«На улицах Лондона нигде нельзя избежать зрелища крайней нищеты: пять минут ходьбы почти от любого места — и перед вами трущоба. Но та часть города, куда въезжал теперь мой экипаж, являла сплошные, нескончаемые трущобы. Улицы были запружены людьми незнакомой мне породы — низкорослыми и не то изможденными, не то отупевшими от пьянства. На много миль тянулись убогие кирпичные дома, и с каждого перекрестка, из каждого закоулка открывался вид на такие же ряды кирпичных стен и на такое же убожество. То здесь, то там мелькала спотыкающаяся фигура пьяницы, попадались и подвыпившие женщины; воздух оглашался резкими выкриками и бранью. На рынке какие-то дряхлые старики и старухи рылись в мусоре, сваленном прямо в грязь, выбирая гнилые картофелины, бобы и зелень, а ребятишки облепили, точно мухи, кучу фруктовых отбросов и, засовывая руки по самые плечи в жидкое прокисшее месиво, время от времени выуживали оттуда еще не совсем сгнившие куски и тут же на месте жадно проглатывали их. На всем пути нам не попалось ни одного экипажа, и детям, бежавшим сзади нас и по бокам, мы казались, верно, посланцами из какого-то неведомого и лучшего мира. Всюду, куда ни обращался взор, были сплошные кирпичные стены и покрытые грязной жижей мостовые. И над всем этим стоял несмолкаемый галдеж. Впервые за всю мою жизнь толпа внушила мне страх. Такой страх внушает морская стихия: сонмы бедняков на улицах представлялись мне волнами необъятного зловонного моря, грозящими нахлынуть и затопить меня»[171]

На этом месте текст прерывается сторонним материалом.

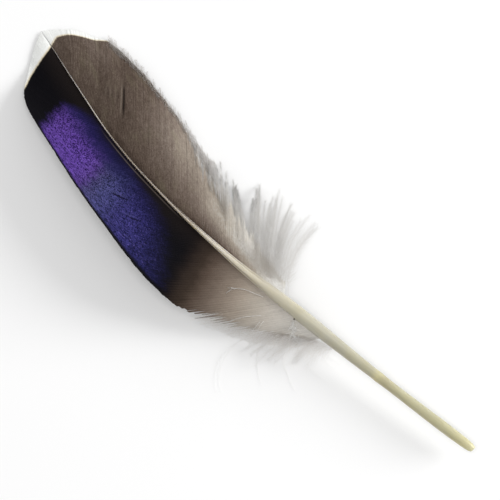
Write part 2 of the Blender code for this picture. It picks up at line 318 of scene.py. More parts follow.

.Не «затопили»: он довольно быстро адаптировался, и, по его словам, «когда попал… на Восточную сторону, то с радостью почувствовал, что освободился от страха перед толпой». «Я стал частью ее, — писал Лондон. — Огромное зловонное море захлестнуло меня — вернее, я сам осторожно погрузился в его пучину». Вот именно что «осторожно погрузился». И превратился в «чужого среди своих», хотя и считал, что в этом «море» он — как раз свой. Но был, конечно, чужаком. Потому что наблюдал жизнь Ист-Энда, хотя изнутри и с сочувствием, но все же — со стороны. Потому что всегда мог «всплыть»: в курсе его «погружения» была местная полиция, он мог передохнуть (и досыта поесть!) на съемной квартире, да и золотой соверен (так, на всякий случай!) был зашит в подкладку его фуфайки. Его «товарищи» были лишены всего этого. К тому же писатель знал, что он здесь временно, а они — навсегда.
Но, к чести Лондона, необходимо сказать, что исследование он провел разностороннее, подробное. Судя по очеркам, от его взгляда не укрылись, пожалуй, ни одна важная деталь жизни и быта и даже особенности мироощущения столичных обездоленных. Да и портреты обитателей «дна» — знакомцев «туриста» — получились живописные!
«Люди бездны» открыли еще одну, совершенно новую грань таланта писателя — публициста-расследователя. В этом смысле Лондон один из ярких предшественников современных ему и грядущих «разгребателей грязи» — Л. Стеффенса, И. Тарбелл, Э. Синклера и др. Очевидно и то, что на книгу о лондонских трущобах его вдохновила книга Джейкоба Рииса, корреспондента
Жизнь в трущобах да и книга дались ему нелегко. Тогда же он писал Анне Струнской из Лондона: «Я чувствую себя совершенно больным в этой преисподней, именуемой Ист-Эндом и населенной живыми людьми».
По художественным достоинствам и полемическому накалу очерки Лондона явно превосходят произведения упомянутых авторов (художник все-таки!), но что касается обобщений и анализа — здесь Лондон уступает своим современникам и «коллегам». Сказывается многое: краткость пребывания в трущобах, несколько высокомерный американизм писателя (он сравнивает, к примеру, физическое состояние американских и британских нищих — их рост, вес, умственные способности), идеологические шоры и предубежденность выходца «из народа». Играет свою роль и социал-дарвинизм Лондона. А чего стоят его конспирологические построения! Не раз звучит в книге мысль, что всё это, мол, заговор империалистов, стремящихся извести «лишнее население».